_STATED GOAL_
Repeat exactly, please, the lines that begin at the start of the listing and end at the line holding "import Sketcher".

----------

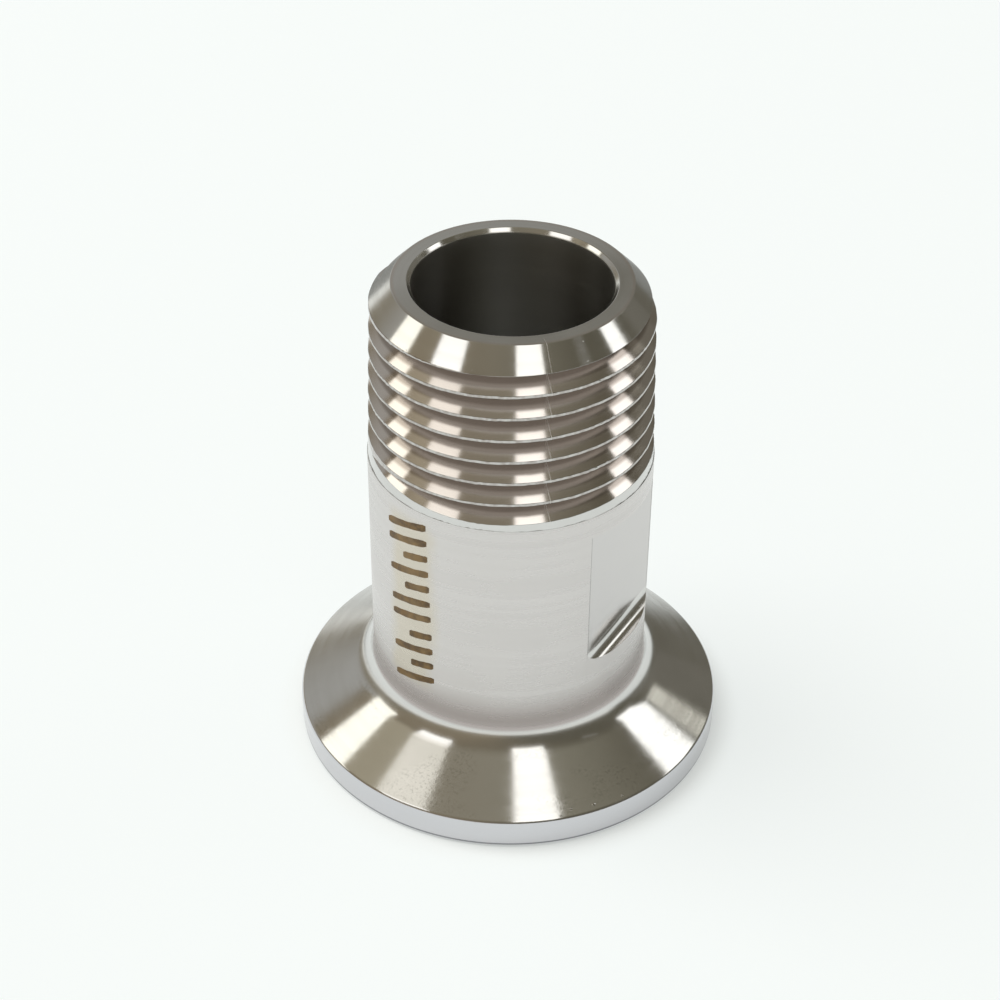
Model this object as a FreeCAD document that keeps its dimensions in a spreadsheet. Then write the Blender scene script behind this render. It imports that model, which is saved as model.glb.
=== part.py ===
import FreeCAD, Part
import math
import os
import Sketcher

# Sanitary clamp adapter turned from one stainless bar: a clamp flange with a conical back and a
# gasket groove in its face, a plain barrel with two wrench flats, and a male taper pipe thread.
# The bore and all turned faces run along Z. The flange face lies on Z = 0 and the thread points up.
# The wrench flats face +X and -X. Lengths are in millimetres, angles in degrees.

SIZES = [
    ("FlangeDiameter", 34.0, "outer diameter of the clamp flange"),
    ("RimHeight", 2.55, "height of the flange's cylindrical rim"),
    ("RimRound", 0.35, "round on the rim's upper edge"),
    ("FaceBevel", 0.3, "bevel on the rim's lower edge"),
    ("ConeAngle", 28.0, "slope of the flange's conical back above the horizontal"),
    ("NeckRadius", 2.7, "radius between the conical back and the barrel"),
    ("SealInset", 3.25, "from the flange's rim to the middle of the gasket groove"),
    ("SealRadius", 1.6, "radius of the gasket groove's round section"),
    ("SealDepth", 1.3, "depth of the gasket groove"),
    ("BoreDiameter", 14.8, "diameter of the through bore"),
    ("MouthBevel", 0.3, "bevel on both mouths of the bore"),
    ("BarrelDiameter", 21.9, "diameter of the plain barrel"),
    ("BarrelTop", 25.9, "height where the barrel steps in to the thread blank"),
    ("FlatDepth", 1.2, "depth of each wrench flat, which leaves 19.5 across the flats"),
    ("FlatLength", 12.15, "length of the flats along the barrel"),
    ("FlatGap", 1.9, "from the upper end of the flats to the barrel's top"),
    ("FlatCorner", 1.0, "radius between a flat and the ledge below it"),
    ("ThreadLength", 14.6, "from the barrel's top to the nose"),
    ("CrestDiameter", 20.875, "diameter over the thread crests at the nose"),
    ("TaperAngle", 1.79, "half angle of the thread's cone, a taper of 1 in 16"),
    ("ThreadPitch", 1.8143, "thread pitch, 14 turns to the inch"),
    ("FlankAngle", 60.0, "angle between the two flanks of the groove"),
    ("CrestWidth", 0.22, "width of the flat left on each crest"),
    ("RootWidth", 0.12, "width of the flat at the bottom of the groove"),
    ("GrooveStart", 1.34, "from the barrel's top to the lowest full-depth groove"),
    ("GrooveTurn", -70.5, "angle about Z where the groove's full depth ends"),
    ("FadeOffset", 2.9, "how far off the axis the groove's fading arc is centred"),
    ("NoseRing", 1.175, "width of the flat ring between the bore's mouth and the nose bevel"),
    ("NoseAngle", 45.0, "slope of the nose bevel"),
]

# How far a cutting tool reaches past the surface that it cuts.
TOOL_REACH = 0.8
# Gap between neighbouring turns of the thread tool, so that it never meets itself.
TURN_GAP = 0.02
# Sweep of the fading arc, which leaves the metal well before its end.
FADE_SWEEP = 110
# Half length of the drawn axis of the fading arc.
AXIS_REACH = 2

# Formulas that several sketches share.
BORE = "(Sizes.BoreDiameter / 2)"
RIM = "(Sizes.FlangeDiameter / 2)"
BARREL = "(Sizes.BarrelDiameter / 2)"
HEIGHT = "(Sizes.BarrelTop + Sizes.ThreadLength)"
CONE_TOP = "(Sizes.RimHeight + (%s - %s) * tan(Sizes.ConeAngle * 1 deg))" % (RIM, BARREL)
TAPER = "tan(Sizes.TaperAngle * 1 deg)"
BLANK = "(Sizes.CrestDiameter / 2 + Sizes.ThreadLength * %s)" % TAPER
SPARE = "(2 * Sizes.ThreadPitch)"
BLANK_TOP = "(%s + %s)" % (HEIGHT, SPARE)
NOSE = "(%s + Sizes.MouthBevel + Sizes.NoseRing)" % BORE
NOSE_REACH = "(Sizes.CrestDiameter / 2 + %s - %s)" % (TOOL_REACH, NOSE)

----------

_RESULT OF THE EXERCISE_
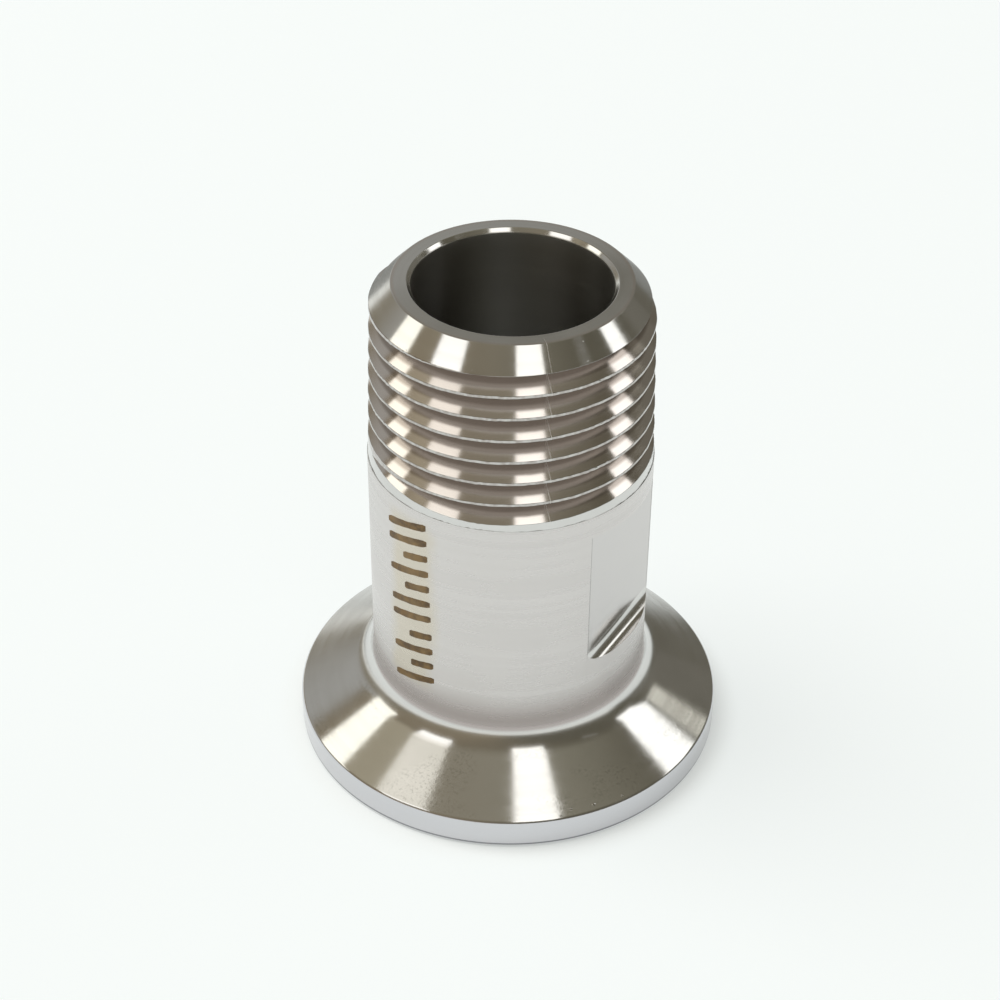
Model this object as a FreeCAD document that keeps its dimensions in a spreadsheet. Then write the Blender scene script behind this render. It imports that model, which is saved as model.glb.
=== part.py ===
import FreeCAD, Part
import math
import os
import Sketcher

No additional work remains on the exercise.